EXERCISE AIM
Every line in the listing is to be echoed verbatim.

GIVEN DATA
* BEGIN *

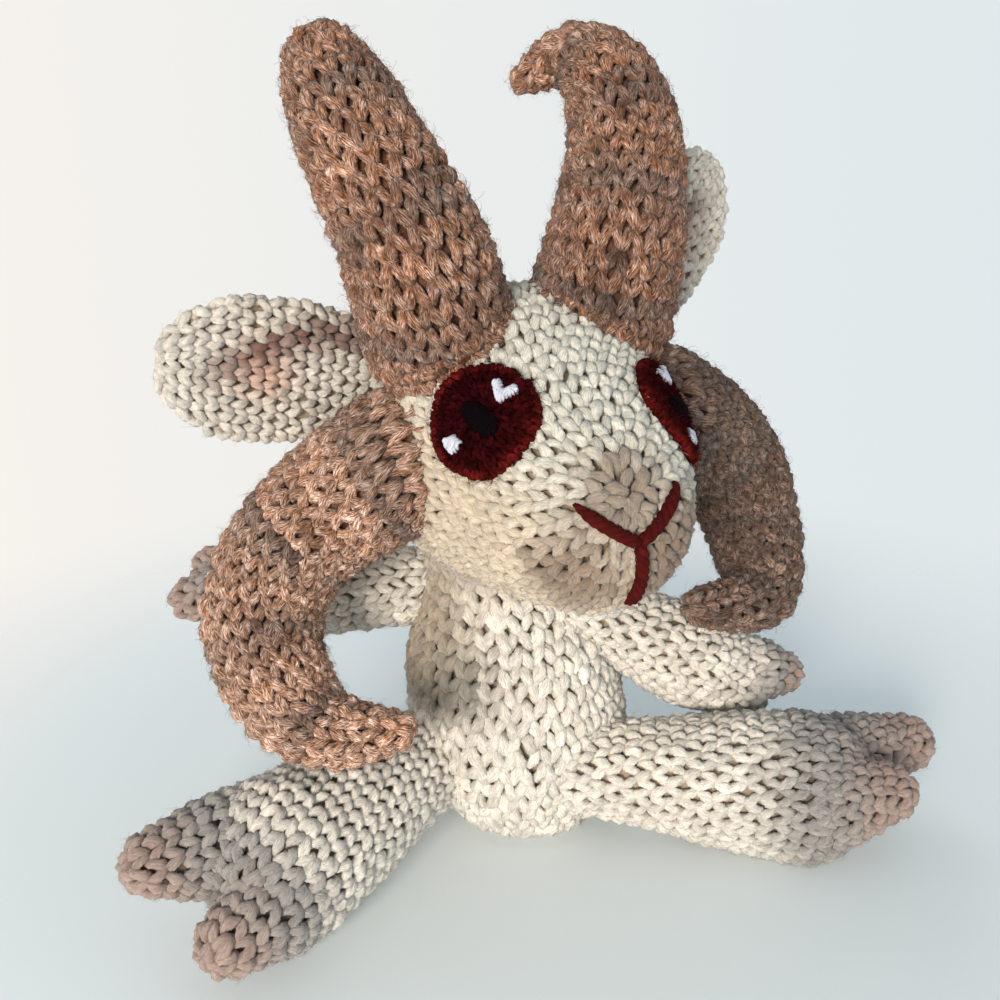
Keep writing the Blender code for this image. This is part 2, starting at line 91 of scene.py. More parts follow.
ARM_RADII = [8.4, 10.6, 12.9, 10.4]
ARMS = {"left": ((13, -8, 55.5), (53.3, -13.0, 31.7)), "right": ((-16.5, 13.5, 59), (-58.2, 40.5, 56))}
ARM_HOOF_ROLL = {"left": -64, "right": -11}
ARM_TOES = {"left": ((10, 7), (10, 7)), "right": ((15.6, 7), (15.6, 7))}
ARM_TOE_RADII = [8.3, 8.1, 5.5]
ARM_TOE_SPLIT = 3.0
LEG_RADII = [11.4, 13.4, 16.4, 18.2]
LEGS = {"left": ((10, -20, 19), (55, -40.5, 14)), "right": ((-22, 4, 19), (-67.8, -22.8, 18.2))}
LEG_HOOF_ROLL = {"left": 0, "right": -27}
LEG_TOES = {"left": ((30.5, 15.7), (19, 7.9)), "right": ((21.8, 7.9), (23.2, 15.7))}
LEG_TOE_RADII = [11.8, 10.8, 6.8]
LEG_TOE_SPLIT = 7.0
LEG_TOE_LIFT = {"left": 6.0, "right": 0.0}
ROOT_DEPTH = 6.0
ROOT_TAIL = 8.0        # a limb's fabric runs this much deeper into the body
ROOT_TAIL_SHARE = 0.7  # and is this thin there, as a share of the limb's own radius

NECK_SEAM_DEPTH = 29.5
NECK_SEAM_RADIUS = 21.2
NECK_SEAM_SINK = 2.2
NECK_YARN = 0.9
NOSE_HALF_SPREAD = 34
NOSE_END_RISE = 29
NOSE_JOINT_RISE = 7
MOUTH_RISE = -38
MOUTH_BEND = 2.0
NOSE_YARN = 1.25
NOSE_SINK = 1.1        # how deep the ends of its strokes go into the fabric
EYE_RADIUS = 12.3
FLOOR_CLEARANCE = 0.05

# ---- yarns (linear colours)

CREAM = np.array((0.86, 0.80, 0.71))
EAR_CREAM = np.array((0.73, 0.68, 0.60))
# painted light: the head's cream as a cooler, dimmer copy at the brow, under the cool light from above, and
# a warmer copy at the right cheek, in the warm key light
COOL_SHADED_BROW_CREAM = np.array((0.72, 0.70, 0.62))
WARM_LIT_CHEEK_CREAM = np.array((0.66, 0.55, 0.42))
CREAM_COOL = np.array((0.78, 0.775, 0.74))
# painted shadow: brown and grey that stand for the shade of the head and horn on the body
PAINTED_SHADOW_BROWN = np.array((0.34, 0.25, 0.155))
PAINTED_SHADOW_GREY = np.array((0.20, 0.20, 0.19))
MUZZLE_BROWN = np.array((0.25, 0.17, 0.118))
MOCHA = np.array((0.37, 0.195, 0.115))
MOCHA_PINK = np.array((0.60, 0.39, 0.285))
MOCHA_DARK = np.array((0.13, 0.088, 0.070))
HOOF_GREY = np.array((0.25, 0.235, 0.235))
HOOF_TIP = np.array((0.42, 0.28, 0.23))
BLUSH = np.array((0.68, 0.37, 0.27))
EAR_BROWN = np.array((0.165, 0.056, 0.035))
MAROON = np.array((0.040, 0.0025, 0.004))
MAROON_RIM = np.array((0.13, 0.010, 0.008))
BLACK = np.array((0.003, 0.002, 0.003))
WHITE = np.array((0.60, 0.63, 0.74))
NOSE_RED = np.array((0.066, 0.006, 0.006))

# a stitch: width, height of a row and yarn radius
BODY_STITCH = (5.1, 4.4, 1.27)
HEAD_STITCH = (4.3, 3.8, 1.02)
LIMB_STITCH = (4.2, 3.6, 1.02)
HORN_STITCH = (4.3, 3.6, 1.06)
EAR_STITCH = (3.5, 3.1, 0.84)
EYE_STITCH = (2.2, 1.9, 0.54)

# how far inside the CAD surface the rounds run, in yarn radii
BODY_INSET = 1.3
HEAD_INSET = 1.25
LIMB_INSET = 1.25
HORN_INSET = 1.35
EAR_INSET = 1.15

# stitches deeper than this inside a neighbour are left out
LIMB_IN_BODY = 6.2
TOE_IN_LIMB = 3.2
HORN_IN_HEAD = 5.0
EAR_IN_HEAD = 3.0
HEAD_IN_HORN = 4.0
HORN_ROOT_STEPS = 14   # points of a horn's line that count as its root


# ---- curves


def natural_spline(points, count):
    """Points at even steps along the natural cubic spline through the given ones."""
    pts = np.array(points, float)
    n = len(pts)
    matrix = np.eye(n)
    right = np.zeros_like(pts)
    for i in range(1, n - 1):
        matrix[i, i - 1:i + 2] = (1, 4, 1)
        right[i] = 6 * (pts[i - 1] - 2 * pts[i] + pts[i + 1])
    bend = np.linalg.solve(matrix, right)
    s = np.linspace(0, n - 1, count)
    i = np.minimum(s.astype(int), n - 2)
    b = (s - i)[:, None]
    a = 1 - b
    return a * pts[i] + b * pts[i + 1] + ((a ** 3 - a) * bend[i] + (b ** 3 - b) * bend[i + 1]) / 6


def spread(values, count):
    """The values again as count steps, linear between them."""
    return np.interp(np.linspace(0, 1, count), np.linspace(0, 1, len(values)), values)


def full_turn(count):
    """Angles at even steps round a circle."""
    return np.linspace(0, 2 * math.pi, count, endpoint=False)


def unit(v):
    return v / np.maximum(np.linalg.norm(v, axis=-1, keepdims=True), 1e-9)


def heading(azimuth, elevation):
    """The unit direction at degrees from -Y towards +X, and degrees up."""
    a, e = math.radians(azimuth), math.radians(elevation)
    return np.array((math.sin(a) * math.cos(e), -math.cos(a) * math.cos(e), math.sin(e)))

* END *

WRITTEN REPLY
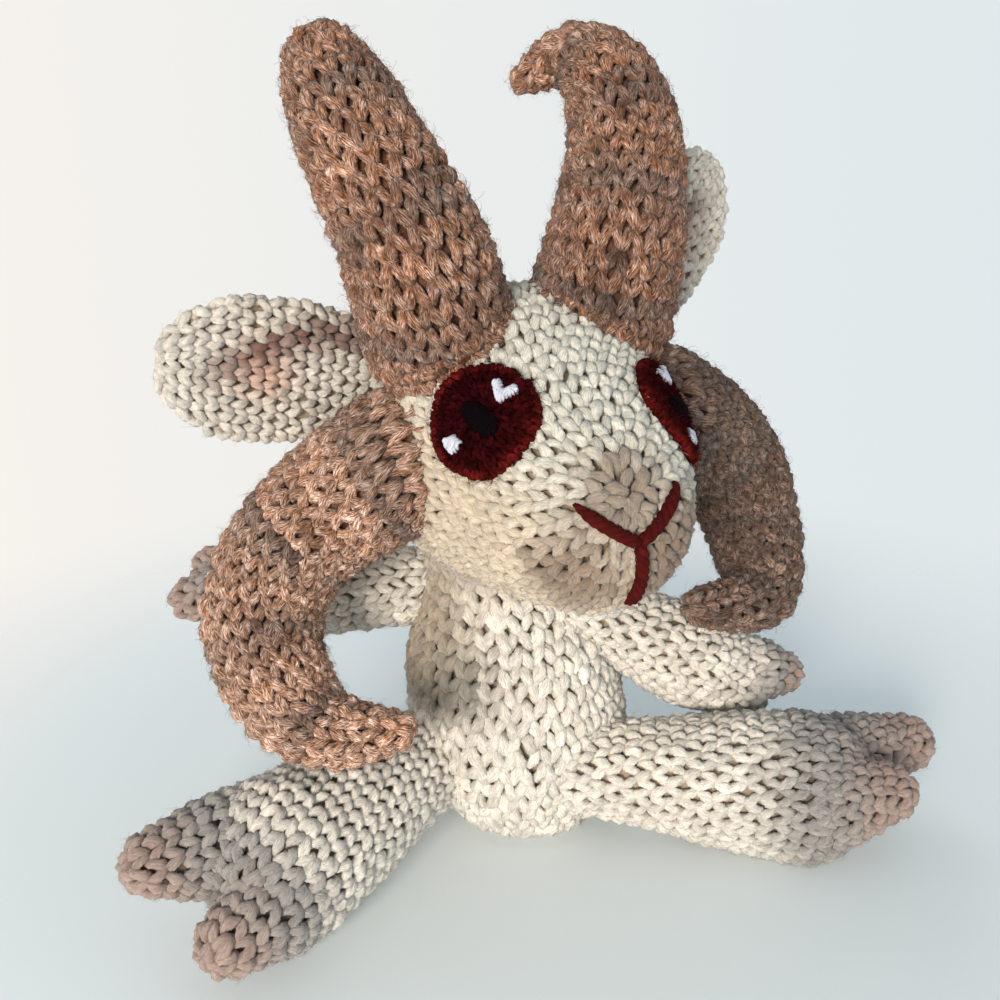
Keep writing the Blender code for this image. This is part 2, starting at line 91 of scene.py. More parts follow.
ARM_RADII = [8.4, 10.6, 12.9, 10.4]
ARMS = {"left": ((13, -8, 55.5), (53.3, -13.0, 31.7)), "right": ((-16.5, 13.5, 59), (-58.2, 40.5, 56))}
ARM_HOOF_ROLL = {"left": -64, "right": -11}
ARM_TOES = {"left": ((10, 7), (10, 7)), "right": ((15.6, 7), (15.6, 7))}
ARM_TOE_RADII = [8.3, 8.1, 5.5]
ARM_TOE_SPLIT = 3.0
LEG_RADII = [11.4, 13.4, 16.4, 18.2]
LEGS = {"left": ((10, -20, 19), (55, -40.5, 14)), "right": ((-22, 4, 19), (-67.8, -22.8, 18.2))}
LEG_HOOF_ROLL = {"left": 0, "right": -27}
LEG_TOES = {"left": ((30.5, 15.7), (19, 7.9)), "right": ((21.8, 7.9), (23.2, 15.7))}
LEG_TOE_RADII = [11.8, 10.8, 6.8]
LEG_TOE_SPLIT = 7.0
LEG_TOE_LIFT = {"left": 6.0, "right": 0.0}
ROOT_DEPTH = 6.0
ROOT_TAIL = 8.0        # a limb's fabric runs this much deeper into the body
ROOT_TAIL_SHARE = 0.7  # and is this thin there, as a share of the limb's own radius

NECK_SEAM_DEPTH = 29.5
NECK_SEAM_RADIUS = 21.2
NECK_SEAM_SINK = 2.2
NECK_YARN = 0.9
NOSE_HALF_SPREAD = 34
NOSE_END_RISE = 29
NOSE_JOINT_RISE = 7
MOUTH_RISE = -38
MOUTH_BEND = 2.0
NOSE_YARN = 1.25
NOSE_SINK = 1.1        # how deep the ends of its strokes go into the fabric
EYE_RADIUS = 12.3
FLOOR_CLEARANCE = 0.05

# ---- yarns (linear colours)

CREAM = np.array((0.86, 0.80, 0.71))
EAR_CREAM = np.array((0.73, 0.68, 0.60))
# painted light: the head's cream as a cooler, dimmer copy at the brow, under the cool light from above, and
# a warmer copy at the right cheek, in the warm key light
COOL_SHADED_BROW_CREAM = np.array((0.72, 0.70, 0.62))
WARM_LIT_CHEEK_CREAM = np.array((0.66, 0.55, 0.42))
CREAM_COOL = np.array((0.78, 0.775, 0.74))
# painted shadow: brown and grey that stand for the shade of the head and horn on the body
PAINTED_SHADOW_BROWN = np.array((0.34, 0.25, 0.155))
PAINTED_SHADOW_GREY = np.array((0.20, 0.20, 0.19))
MUZZLE_BROWN = np.array((0.25, 0.17, 0.118))
MOCHA = np.array((0.37, 0.195, 0.115))
MOCHA_PINK = np.array((0.60, 0.39, 0.285))
MOCHA_DARK = np.array((0.13, 0.088, 0.070))
HOOF_GREY = np.array((0.25, 0.235, 0.235))
HOOF_TIP = np.array((0.42, 0.28, 0.23))
BLUSH = np.array((0.68, 0.37, 0.27))
EAR_BROWN = np.array((0.165, 0.056, 0.035))
MAROON = np.array((0.040, 0.0025, 0.004))
MAROON_RIM = np.array((0.13, 0.010, 0.008))
BLACK = np.array((0.003, 0.002, 0.003))
WHITE = np.array((0.60, 0.63, 0.74))
NOSE_RED = np.array((0.066, 0.006, 0.006))

# a stitch: width, height of a row and yarn radius
BODY_STITCH = (5.1, 4.4, 1.27)
HEAD_STITCH = (4.3, 3.8, 1.02)
LIMB_STITCH = (4.2, 3.6, 1.02)
HORN_STITCH = (4.3, 3.6, 1.06)
EAR_STITCH = (3.5, 3.1, 0.84)
EYE_STITCH = (2.2, 1.9, 0.54)

# how far inside the CAD surface the rounds run, in yarn radii
BODY_INSET = 1.3
HEAD_INSET = 1.25
LIMB_INSET = 1.25
HORN_INSET = 1.35
EAR_INSET = 1.15

# stitches deeper than this inside a neighbour are left out
LIMB_IN_BODY = 6.2
TOE_IN_LIMB = 3.2
HORN_IN_HEAD = 5.0
EAR_IN_HEAD = 3.0
HEAD_IN_HORN = 4.0
HORN_ROOT_STEPS = 14   # points of a horn's line that count as its root


# ---- curves


def natural_spline(points, count):
    """Points at even steps along the natural cubic spline through the given ones."""
    pts = np.array(points, float)
    n = len(pts)
    matrix = np.eye(n)
    right = np.zeros_like(pts)
    for i in range(1, n - 1):
        matrix[i, i - 1:i + 2] = (1, 4, 1)
        right[i] = 6 * (pts[i - 1] - 2 * pts[i] + pts[i + 1])
    bend = np.linalg.solve(matrix, right)
    s = np.linspace(0, n - 1, count)
    i = np.minimum(s.astype(int), n - 2)
    b = (s - i)[:, None]
    a = 1 - b
    return a * pts[i] + b * pts[i + 1] + ((a ** 3 - a) * bend[i] + (b ** 3 - b) * bend[i + 1]) / 6


def spread(values, count):
    """The values again as count steps, linear between them."""
    return np.interp(np.linspace(0, 1, count), np.linspace(0, 1, len(values)), values)


def full_turn(count):
    """Angles at even steps round a circle."""
    return np.linspace(0, 2 * math.pi, count, endpoint=False)


def unit(v):
    return v / np.maximum(np.linalg.norm(v, axis=-1, keepdims=True), 1e-9)


def heading(azimuth, elevation):
    """The unit direction at degrees from -Y towards +X, and degrees up."""
    a, e = math.radians(azimuth), math.radians(elevation)
    return np.array((math.sin(a) * math.cos(e), -math.cos(a) * math.cos(e), math.sin(e)))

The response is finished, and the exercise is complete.